What really made me mad was I paid cash for an associatea at a community college and was in my last semester when I realized the college I graduated from had a post bacc in accounting. ALL classes listed on it, I had taken at community! The college said I could transfer my credits in but no matter what, thirty have to be taken there, 12 of which include accounting. Because my gpa was near a 4.0 there, they offered me a 17,000 presidential scholarship but the glitch to that is online classes are 415. On campus is 830. If I take the scholarship, I HAVE to take on campus courses. The scholarship would just bring me down to the cost of online tuition. So all I need is ten classes which you would think at 415 a credit is five grand. No they quoted me almost five per semester. AND another college told me there are No grants for a second bachelor’s and no subsidized loans, only unsubsidized so interest ticks on day one of attending college.
It’s just the more I look at ads for jobs, the requirements say bachelor’s MUST be in accounting. I’ve even seen numerous ads that day CPA required with bachelor’s in accounting ONLY.
This is really bugging me and it’s sort of all I talk about. I have an appointment with a college next week 100 miles from my house for an macc program. The classes are online, the advisory said I don’t have to take the prerequisites since I took them. They offer transient classes.

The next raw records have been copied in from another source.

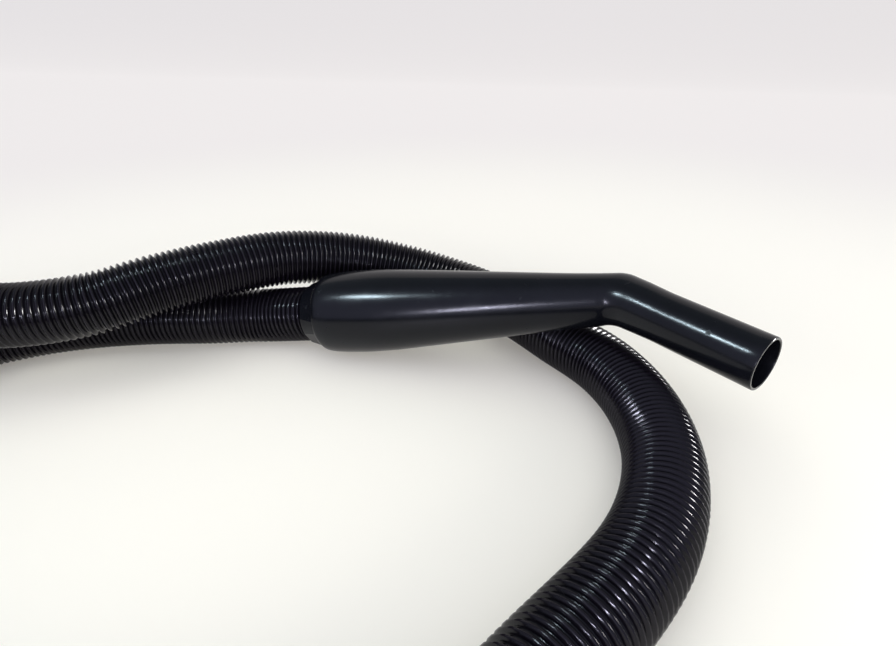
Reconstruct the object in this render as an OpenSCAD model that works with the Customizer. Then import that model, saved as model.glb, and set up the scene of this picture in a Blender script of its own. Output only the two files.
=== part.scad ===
// Vacuum hose: a corrugated hose with a bent wand handle on one end and a
// straight machine connector on the other, both turning on screwed-on cuffs.
// Millimetres, +Z up, +X along the grip in plan, and the origin on the floor
// under the middle of the handle.

/* [Hose] */
// Outside diameter over the ribs
hose_od = 41; // [38:0.5:42]
// Mean wall of the plain tube that stands for the ribbed wall
hose_wall = 1.6; // [1:0.2:3]
// Sides of the plain tube
hose_sides = 12; // [8:2:12]

/* [Handle] */
// Height of the grip axis at the seam behind the grip
seam_height = 27.9; // [27.8:0.1:29]
// Rise of the grip from the floor, degrees
grip_rise = 10.5; // [9:0.5:12]
// Length of the grip axis from the seam to the bend
grip_length = 208.5; // [204:0.5:216]
// Angle of the bend in front of the grip, degrees
bend_angle = 37.5; // [34:0.5:40]
// Turn of the bend about the grip axis from straight down, degrees
bend_roll = -72; // [-80:1:-65]
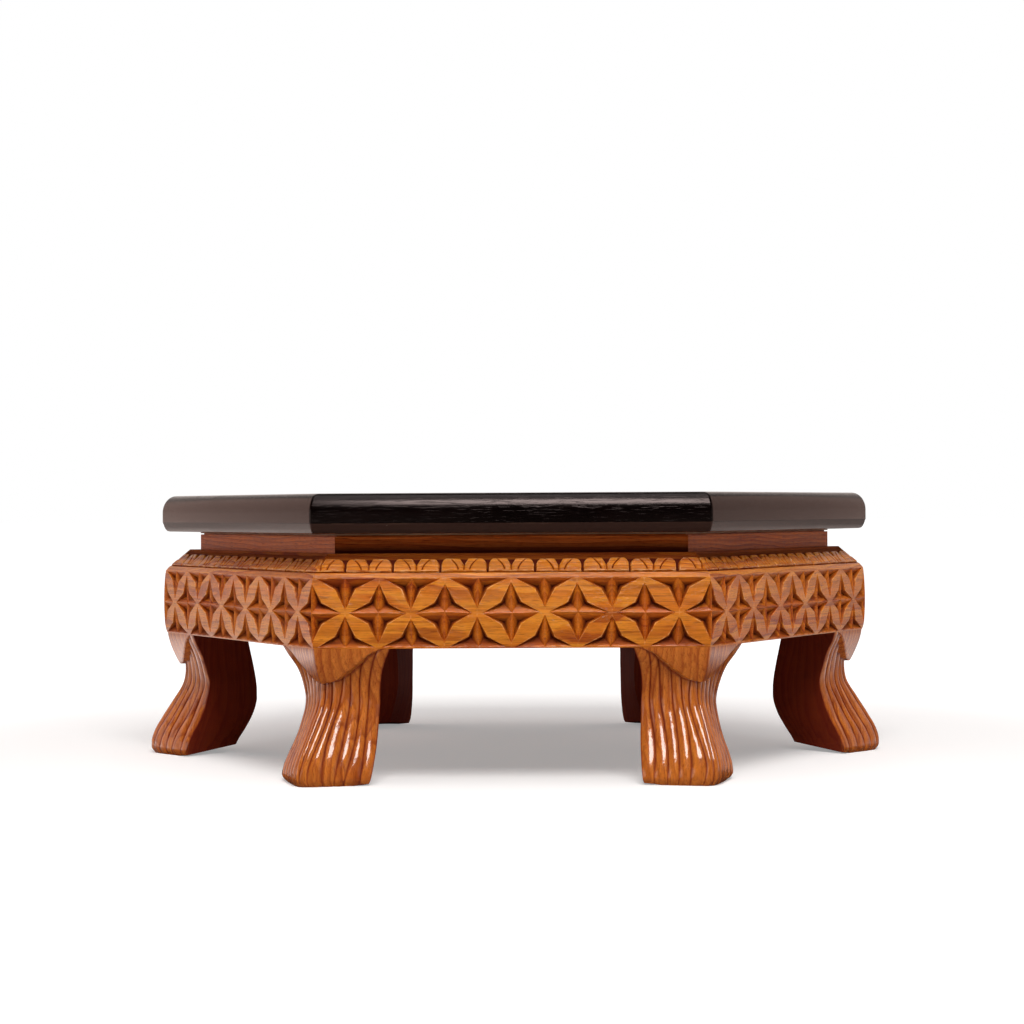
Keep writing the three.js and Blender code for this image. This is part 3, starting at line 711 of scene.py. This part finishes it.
def slab_section():
    """The slab's edge from its foot to its flat top, as depth and height."""
    round_foot = SLAB_TOP - SLAB_ROUND_HEIGHT
    turns = np.linspace(0, math.pi / 2, SLAB_ROUND_STEPS + 1)
    rounded = [
        [SLAB_ROUND_DEPTH * (1 - math.cos(turn)), round_foot + SLAB_ROUND_HEIGHT * math.sin(turn)]
        for turn in turns
    ]
    lip = SLAB_LIP
    bevel_top = SLAB_FOOT + SLAB_BEVEL_HEIGHT
    bevel = [
        [depth * SLAB_BEVEL_DEPTH, SLAB_FOOT + rise * SLAB_BEVEL_HEIGHT]
        for depth, rise in SLAB_BEVEL_SHARES
    ]
    corner = [[lip / 2, bevel_top - lip / 2], [0, bevel_top + lip], [0, bevel_top + 2 * lip]]
    return [*bevel, *corner, *rounded]


def slab_outline(depth):
    """The slab's plan at a depth behind its facets, with softened corners."""
    radius = SLAB_CORNER_ROUND
    centre = CORNER_RADIUS + (SLAB_OVERHANG - depth - radius) / math.cos(HALF_ANGLE)
    points = []
    for corner in range(SIDE_COUNT):
        angle = corner * SIDE_ANGLE
        for turn in np.linspace(-HALF_ANGLE, HALF_ANGLE, SLAB_CORNER_STEPS + 1):
            points.append([
                centre * math.cos(angle) + radius * math.cos(angle + turn),
                centre * math.sin(angle) + radius * math.sin(angle + turn),
            ])
    return np.array(points)


def slab_patch():
    """The whole slab, before it is parted into boards."""
    patch = Patch()
    rings = []
    for depth, height in slab_section():
        outline = slab_outline(depth)
        rings.append(np.column_stack([outline, np.full(len(outline), height)]))
    grid = np.array(rings)
    wear = np.zeros(grid.shape[:2])
    # A painted highlight along the bevel's crease, and a painted reflection of the floor over the
    # bevel's rows
    crease = len(SLAB_BEVEL_SHARES)
    wear[crease:crease + 2] = 1
    reflecting_bevel = np.arange(len(grid))[:, None] <= crease
    patch.add_closed(grid, wear, reflecting_bevel)
    return patch


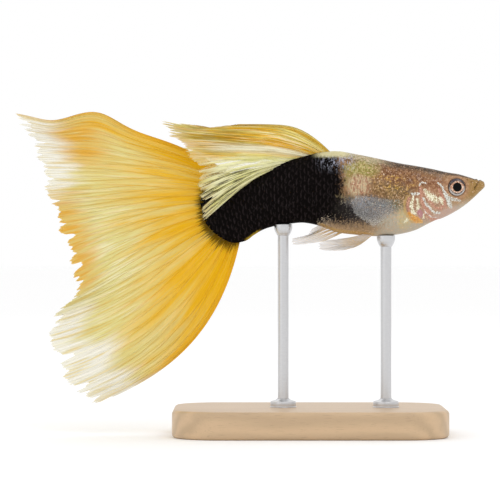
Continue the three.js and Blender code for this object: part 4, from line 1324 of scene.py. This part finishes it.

I can take two of the macc classes without signing up for the program to see if I like it, then those will be applied. She also said I can get financial aid and loans. Cost of the macc is estimated at 19k. She did say you can life experience out of some of the ten required core classes- which I see at least two I rolled my eyes out. This program also has one core class which is nothing more than giving you the cpa exam over and over until you pass. And then that all went to the birds when the graduate director in another email tried to tell me that gov and nfp is 16 to 20 percent of the test, but only 4 to 5 percent since it’s four tests. I laughed so hard at that. I thought it’s an macc to prepare you for the exam, and you guys don’t understand what the heck you are talking about.
Anyone’s bachelor not in accounting? Do you work in accounting? I’m not looking at big fours at all!